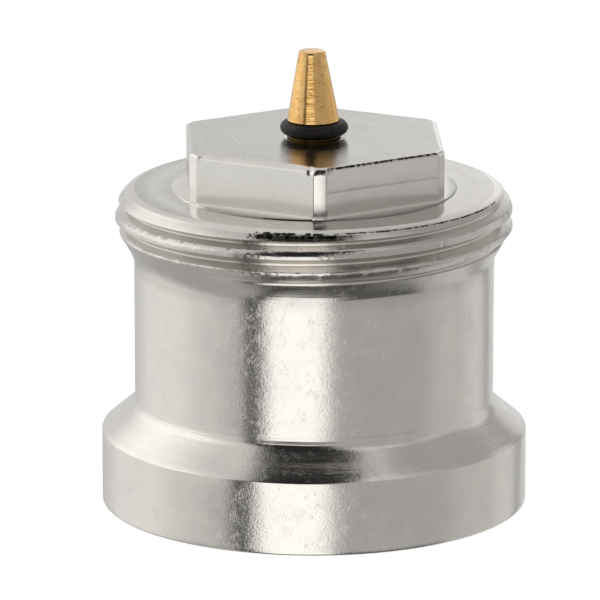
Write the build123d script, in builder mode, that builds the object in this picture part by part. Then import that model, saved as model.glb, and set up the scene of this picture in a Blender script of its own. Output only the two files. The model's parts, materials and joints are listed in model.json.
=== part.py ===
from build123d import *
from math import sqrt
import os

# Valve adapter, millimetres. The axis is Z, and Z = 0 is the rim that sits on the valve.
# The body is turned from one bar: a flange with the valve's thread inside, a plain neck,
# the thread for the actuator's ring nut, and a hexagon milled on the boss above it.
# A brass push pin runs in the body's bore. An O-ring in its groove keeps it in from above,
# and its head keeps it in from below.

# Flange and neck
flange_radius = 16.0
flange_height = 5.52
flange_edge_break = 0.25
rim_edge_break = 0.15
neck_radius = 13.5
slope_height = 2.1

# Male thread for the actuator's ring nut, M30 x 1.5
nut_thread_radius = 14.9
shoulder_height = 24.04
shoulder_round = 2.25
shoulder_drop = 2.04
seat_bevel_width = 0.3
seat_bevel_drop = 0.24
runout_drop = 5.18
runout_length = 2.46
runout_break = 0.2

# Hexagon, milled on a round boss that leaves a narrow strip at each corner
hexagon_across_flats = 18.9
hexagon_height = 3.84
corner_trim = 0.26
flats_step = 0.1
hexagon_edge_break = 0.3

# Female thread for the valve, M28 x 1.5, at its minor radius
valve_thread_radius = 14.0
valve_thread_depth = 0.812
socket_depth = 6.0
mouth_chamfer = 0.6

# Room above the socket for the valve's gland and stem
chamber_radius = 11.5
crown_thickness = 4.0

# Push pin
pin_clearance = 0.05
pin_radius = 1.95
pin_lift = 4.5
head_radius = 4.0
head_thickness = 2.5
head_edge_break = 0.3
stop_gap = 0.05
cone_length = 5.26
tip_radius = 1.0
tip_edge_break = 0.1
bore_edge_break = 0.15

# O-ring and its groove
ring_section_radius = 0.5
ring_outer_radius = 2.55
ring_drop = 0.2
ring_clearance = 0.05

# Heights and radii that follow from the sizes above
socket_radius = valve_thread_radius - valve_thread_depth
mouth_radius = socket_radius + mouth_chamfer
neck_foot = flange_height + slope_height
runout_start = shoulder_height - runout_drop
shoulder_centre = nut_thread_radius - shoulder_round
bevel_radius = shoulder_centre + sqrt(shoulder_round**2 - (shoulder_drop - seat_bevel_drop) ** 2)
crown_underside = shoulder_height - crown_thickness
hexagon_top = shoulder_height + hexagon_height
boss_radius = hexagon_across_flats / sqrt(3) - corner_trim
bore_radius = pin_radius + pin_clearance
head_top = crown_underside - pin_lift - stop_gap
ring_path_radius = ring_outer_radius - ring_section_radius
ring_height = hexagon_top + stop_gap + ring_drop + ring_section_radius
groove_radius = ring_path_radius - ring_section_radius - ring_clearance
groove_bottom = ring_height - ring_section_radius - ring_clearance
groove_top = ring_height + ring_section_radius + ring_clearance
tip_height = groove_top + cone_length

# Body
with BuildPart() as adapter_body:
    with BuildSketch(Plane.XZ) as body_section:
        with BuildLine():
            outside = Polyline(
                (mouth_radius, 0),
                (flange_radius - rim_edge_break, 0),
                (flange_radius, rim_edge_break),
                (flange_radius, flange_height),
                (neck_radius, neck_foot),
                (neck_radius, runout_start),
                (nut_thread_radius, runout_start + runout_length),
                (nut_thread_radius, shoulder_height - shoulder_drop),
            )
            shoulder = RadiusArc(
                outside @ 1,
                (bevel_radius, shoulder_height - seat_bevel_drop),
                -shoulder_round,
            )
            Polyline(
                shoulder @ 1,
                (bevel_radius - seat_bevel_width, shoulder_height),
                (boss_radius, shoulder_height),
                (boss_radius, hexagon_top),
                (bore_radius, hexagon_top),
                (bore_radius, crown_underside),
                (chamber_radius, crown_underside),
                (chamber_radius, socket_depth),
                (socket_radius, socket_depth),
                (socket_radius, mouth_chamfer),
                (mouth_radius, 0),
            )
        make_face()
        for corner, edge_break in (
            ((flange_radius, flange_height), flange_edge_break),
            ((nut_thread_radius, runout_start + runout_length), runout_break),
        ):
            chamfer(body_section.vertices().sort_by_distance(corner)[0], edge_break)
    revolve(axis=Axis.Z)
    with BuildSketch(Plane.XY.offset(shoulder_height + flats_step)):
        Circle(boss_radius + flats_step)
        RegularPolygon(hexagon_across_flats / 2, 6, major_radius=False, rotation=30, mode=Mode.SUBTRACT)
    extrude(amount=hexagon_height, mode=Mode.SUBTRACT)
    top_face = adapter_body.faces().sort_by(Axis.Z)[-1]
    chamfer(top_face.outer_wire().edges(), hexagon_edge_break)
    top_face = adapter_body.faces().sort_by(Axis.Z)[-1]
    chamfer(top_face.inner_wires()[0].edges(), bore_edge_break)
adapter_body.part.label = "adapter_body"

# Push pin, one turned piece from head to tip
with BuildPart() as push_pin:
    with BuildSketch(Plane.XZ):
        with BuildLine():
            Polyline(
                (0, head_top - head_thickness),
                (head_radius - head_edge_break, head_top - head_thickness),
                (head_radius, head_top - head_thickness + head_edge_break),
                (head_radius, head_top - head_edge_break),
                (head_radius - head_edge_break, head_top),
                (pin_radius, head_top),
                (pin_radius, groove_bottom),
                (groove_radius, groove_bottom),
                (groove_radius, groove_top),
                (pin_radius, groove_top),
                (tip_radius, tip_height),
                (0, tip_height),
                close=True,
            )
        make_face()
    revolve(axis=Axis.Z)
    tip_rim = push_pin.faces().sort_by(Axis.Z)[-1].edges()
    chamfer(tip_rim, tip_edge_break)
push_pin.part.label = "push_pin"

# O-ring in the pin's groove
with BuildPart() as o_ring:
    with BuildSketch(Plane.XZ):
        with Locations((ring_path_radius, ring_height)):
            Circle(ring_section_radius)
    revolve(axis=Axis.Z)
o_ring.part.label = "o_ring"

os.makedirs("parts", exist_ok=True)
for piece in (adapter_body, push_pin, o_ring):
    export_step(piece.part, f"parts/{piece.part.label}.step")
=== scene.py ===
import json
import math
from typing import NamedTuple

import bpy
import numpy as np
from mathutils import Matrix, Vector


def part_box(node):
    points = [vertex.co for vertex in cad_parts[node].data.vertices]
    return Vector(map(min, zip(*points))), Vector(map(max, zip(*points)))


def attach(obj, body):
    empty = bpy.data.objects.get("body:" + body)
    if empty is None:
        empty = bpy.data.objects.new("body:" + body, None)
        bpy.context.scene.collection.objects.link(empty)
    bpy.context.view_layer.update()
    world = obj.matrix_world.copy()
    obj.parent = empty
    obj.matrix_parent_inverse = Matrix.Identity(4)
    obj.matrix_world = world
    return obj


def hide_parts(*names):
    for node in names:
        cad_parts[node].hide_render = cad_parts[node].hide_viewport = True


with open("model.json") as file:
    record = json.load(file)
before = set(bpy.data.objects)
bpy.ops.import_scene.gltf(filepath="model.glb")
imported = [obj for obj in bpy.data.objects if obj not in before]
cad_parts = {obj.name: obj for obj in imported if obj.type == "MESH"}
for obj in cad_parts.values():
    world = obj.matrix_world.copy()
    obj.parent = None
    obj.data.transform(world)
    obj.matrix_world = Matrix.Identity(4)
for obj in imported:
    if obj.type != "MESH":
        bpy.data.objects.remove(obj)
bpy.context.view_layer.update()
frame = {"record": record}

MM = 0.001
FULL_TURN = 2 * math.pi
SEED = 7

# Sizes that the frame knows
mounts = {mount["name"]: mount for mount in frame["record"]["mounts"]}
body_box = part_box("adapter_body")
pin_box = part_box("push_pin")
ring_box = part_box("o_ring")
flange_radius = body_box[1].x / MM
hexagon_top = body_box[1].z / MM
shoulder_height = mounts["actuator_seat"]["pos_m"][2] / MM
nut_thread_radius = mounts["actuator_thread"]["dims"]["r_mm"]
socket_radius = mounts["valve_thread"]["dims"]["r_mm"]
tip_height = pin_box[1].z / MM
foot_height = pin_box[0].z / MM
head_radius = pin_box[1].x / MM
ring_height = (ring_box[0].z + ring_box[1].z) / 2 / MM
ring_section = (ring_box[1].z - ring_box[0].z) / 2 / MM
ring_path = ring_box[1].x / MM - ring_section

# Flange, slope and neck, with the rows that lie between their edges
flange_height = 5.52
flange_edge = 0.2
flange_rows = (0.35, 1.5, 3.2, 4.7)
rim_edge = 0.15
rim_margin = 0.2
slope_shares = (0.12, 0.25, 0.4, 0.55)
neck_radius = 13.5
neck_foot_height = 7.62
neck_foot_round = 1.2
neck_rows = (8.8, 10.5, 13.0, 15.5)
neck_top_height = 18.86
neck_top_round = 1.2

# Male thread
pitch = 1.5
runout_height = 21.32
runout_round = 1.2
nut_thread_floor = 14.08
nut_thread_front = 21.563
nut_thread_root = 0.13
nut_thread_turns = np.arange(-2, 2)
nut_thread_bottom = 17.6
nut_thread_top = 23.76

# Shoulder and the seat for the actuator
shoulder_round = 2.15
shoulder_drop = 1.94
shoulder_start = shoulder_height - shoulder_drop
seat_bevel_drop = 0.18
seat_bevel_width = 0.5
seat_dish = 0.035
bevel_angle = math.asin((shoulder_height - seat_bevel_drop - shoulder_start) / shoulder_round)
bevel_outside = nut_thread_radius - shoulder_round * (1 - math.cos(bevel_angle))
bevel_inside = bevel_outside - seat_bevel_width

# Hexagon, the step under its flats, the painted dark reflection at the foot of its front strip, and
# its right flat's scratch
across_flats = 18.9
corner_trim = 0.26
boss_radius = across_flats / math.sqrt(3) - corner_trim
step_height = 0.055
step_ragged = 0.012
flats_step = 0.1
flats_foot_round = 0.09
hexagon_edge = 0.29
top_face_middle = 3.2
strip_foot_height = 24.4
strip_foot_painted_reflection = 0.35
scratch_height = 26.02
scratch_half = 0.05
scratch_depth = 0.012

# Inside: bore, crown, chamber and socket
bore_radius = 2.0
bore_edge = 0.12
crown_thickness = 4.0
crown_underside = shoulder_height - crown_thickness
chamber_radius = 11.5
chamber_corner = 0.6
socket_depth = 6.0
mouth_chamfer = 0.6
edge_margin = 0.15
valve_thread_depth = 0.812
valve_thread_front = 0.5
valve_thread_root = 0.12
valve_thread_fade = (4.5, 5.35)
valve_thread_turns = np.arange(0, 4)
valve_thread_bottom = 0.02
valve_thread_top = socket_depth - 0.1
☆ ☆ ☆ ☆
» EXERCISE:
Print, please, the lines from the first line of the material through the line that contains "ring_clearance = 0.05", exactly as written and with nothing added.

» TASK OUTPUT:
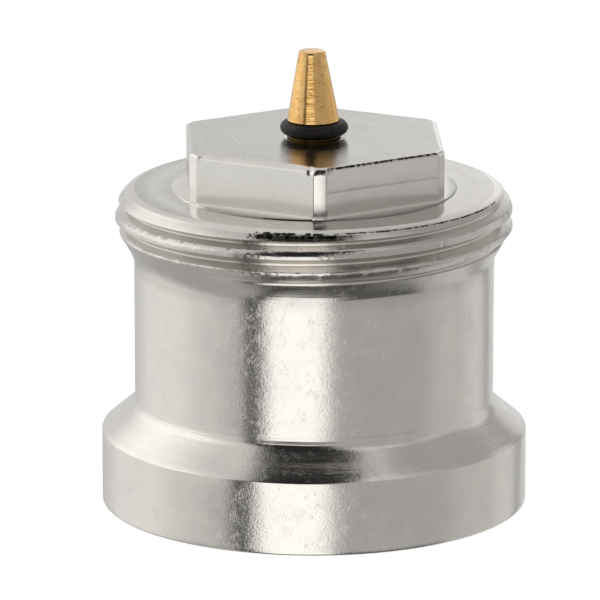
Write the build123d script, in builder mode, that builds the object in this picture part by part. Then import that model, saved as model.glb, and set up the scene of this picture in a Blender script of its own. Output only the two files. The model's parts, materials and joints are listed in model.json.
=== part.py ===
from build123d import *
from math import sqrt
import os

# Valve adapter, millimetres. The axis is Z, and Z = 0 is the rim that sits on the valve.
# The body is turned from one bar: a flange with the valve's thread inside, a plain neck,
# the thread for the actuator's ring nut, and a hexagon milled on the boss above it.
# A brass push pin runs in the body's bore. An O-ring in its groove keeps it in from above,
# and its head keeps it in from below.

# Flange and neck
flange_radius = 16.0
flange_height = 5.52
flange_edge_break = 0.25
rim_edge_break = 0.15
neck_radius = 13.5
slope_height = 2.1

# Male thread for the actuator's ring nut, M30 x 1.5
nut_thread_radius = 14.9
shoulder_height = 24.04
shoulder_round = 2.25
shoulder_drop = 2.04
seat_bevel_width = 0.3
seat_bevel_drop = 0.24
runout_drop = 5.18
runout_length = 2.46
runout_break = 0.2

# Hexagon, milled on a round boss that leaves a narrow strip at each corner
hexagon_across_flats = 18.9
hexagon_height = 3.84
corner_trim = 0.26
flats_step = 0.1
hexagon_edge_break = 0.3

# Female thread for the valve, M28 x 1.5, at its minor radius
valve_thread_radius = 14.0
valve_thread_depth = 0.812
socket_depth = 6.0
mouth_chamfer = 0.6

# Room above the socket for the valve's gland and stem
chamber_radius = 11.5
crown_thickness = 4.0

# Push pin
pin_clearance = 0.05
pin_radius = 1.95
pin_lift = 4.5
head_radius = 4.0
head_thickness = 2.5
head_edge_break = 0.3
stop_gap = 0.05
cone_length = 5.26
tip_radius = 1.0
tip_edge_break = 0.1
bore_edge_break = 0.15

# O-ring and its groove
ring_section_radius = 0.5
ring_outer_radius = 2.55
ring_drop = 0.2
ring_clearance = 0.05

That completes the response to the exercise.